PETER KORN: No, I’ll go ahead and–
JOSHUA MIELE: Do you want to start?
PETER KORN: Yeah, I’ll go ahead and start. I mean, I think too to your point about what we had a few years ago, I remember when VoiceView came out for the Kindle e-reader, and one of the comments in the review was they were surprised at how good the voice is in an e-reader. And I think we’re going to continue to see really exciting improvements in the quality and caliber of text-to-speech. And there’s a ton of AI behind that. Understanding what is being said, if I’m reading a Kindle book with Alexa and the passage in the book says, he jumped back frightened by the ghost that came through the door, you’d love that to be a frightened sounding voice. So there’s some neat stuff happening there. There’s some great stuff happening in computer vision. I think we’re really just scratching the surface. We recently introduced a feature on the blink cameras where, on your iPhone, if you connect to your camera, will actually describe what the camera sees. And I think there’s a ton more that’s going to happen there. Josh, anything you want to add?

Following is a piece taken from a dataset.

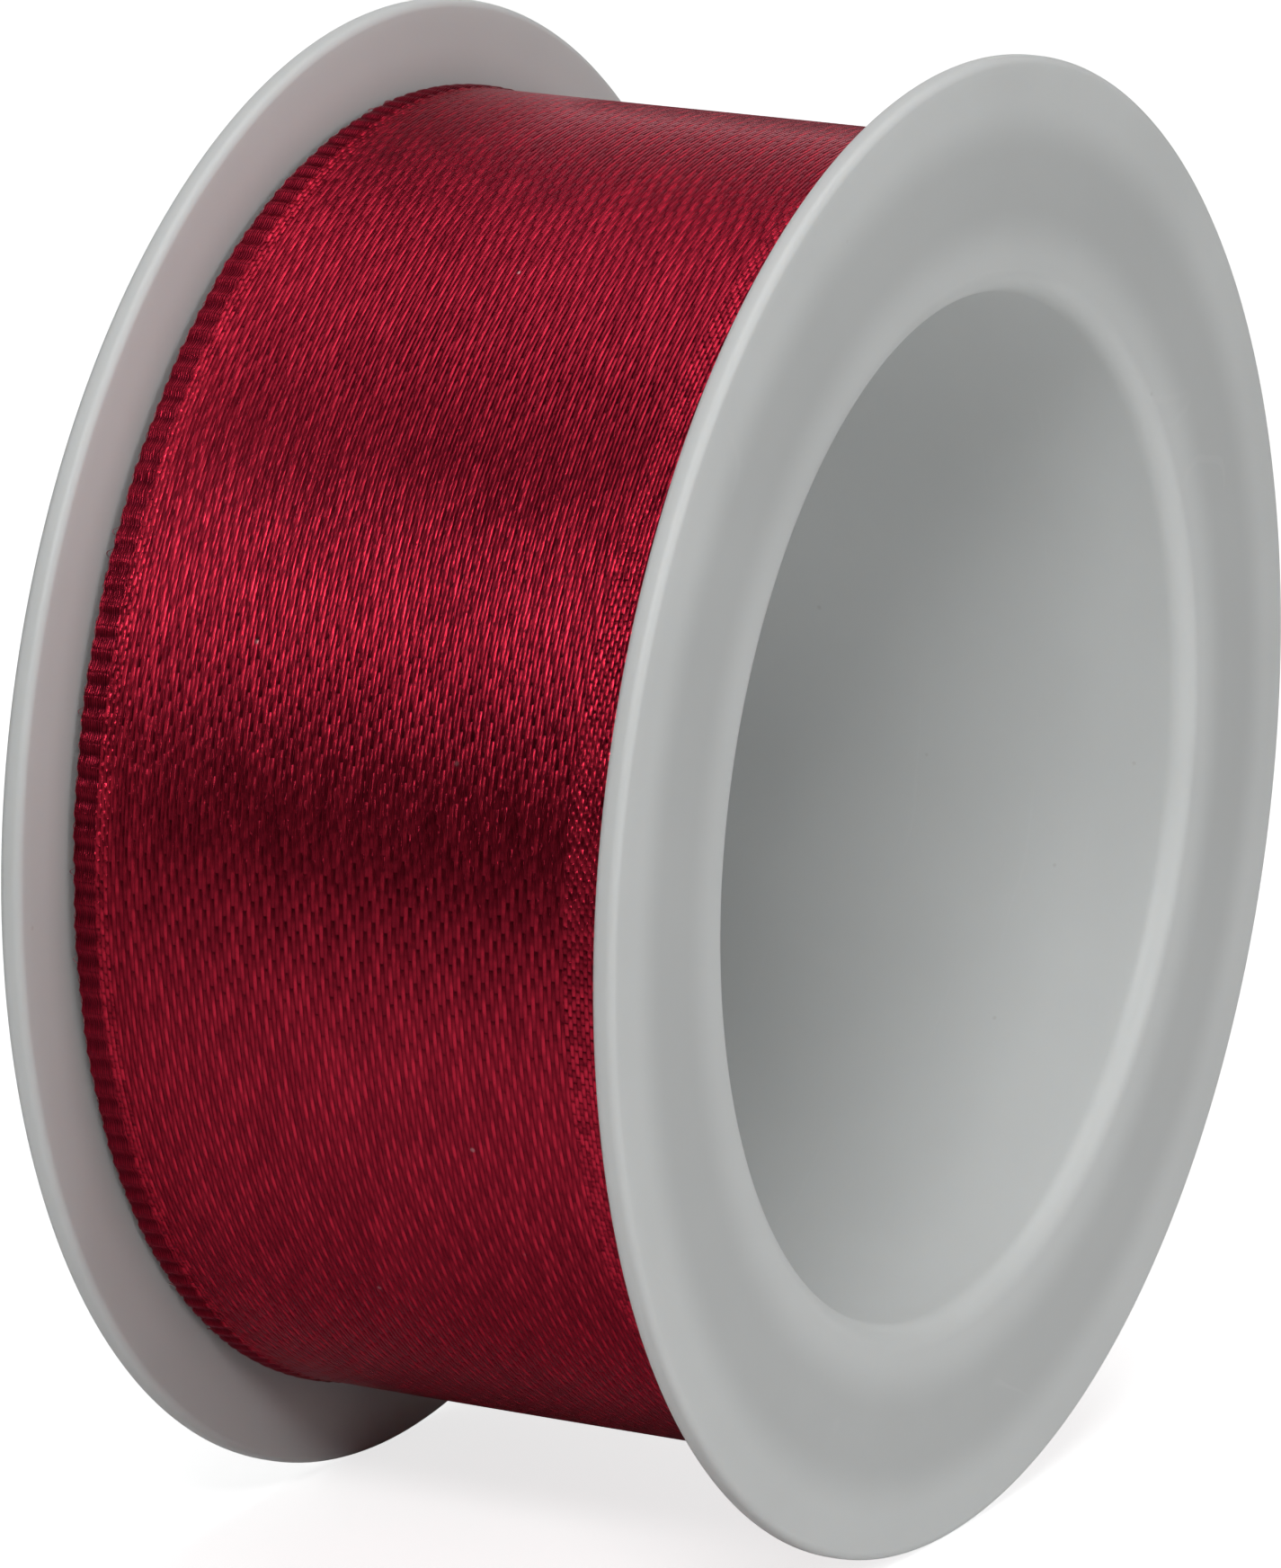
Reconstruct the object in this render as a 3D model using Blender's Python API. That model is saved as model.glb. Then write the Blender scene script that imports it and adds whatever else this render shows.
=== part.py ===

JOSHUA MIELE: Yeah, I mean, it’s just there– we talk about I as if we know what we’re talking about, and it’s going to be stunning to see what the technology evolves into in the next few years. And what I think is most interesting will be to discover the new uses that we haven’t even thought of. We’re already using AI for improving text-to-speech, for improving computer vision. And those are really– we haven’t begun to build– Amazon recently released a little robot called Astro that it does a few things. But imagine what we could do with real AI and real– the capability of having machines move things for us, do things for us, and we’re seeing self-driving vehicles. That’s going to get better. And equity is always going to be an issue. We will always want to make it better. We will always want to make it more equitable. And we’re always going to be pushing the limits and using the same tools that where– the tools themselves will be the solution to the problems that the tools themselves present. So I think I’m so excited to be able to work among the accessibility folks at Amazon who are going to be finding these new applications of machine learning and what we call AI for accessibility purposes.
CAROLINE DESROSIERS: Very cool. Well, we’re all excited to find out what’s next. And thank you so much to Josh and Peter for sharing your thoughts on this topic. Accessibility and AI helps empower people in so many ways. But we absolutely need to make sure it is fair and equitable to everyone. So thanks, everyone, for listening. And back to you Sight Tech Global.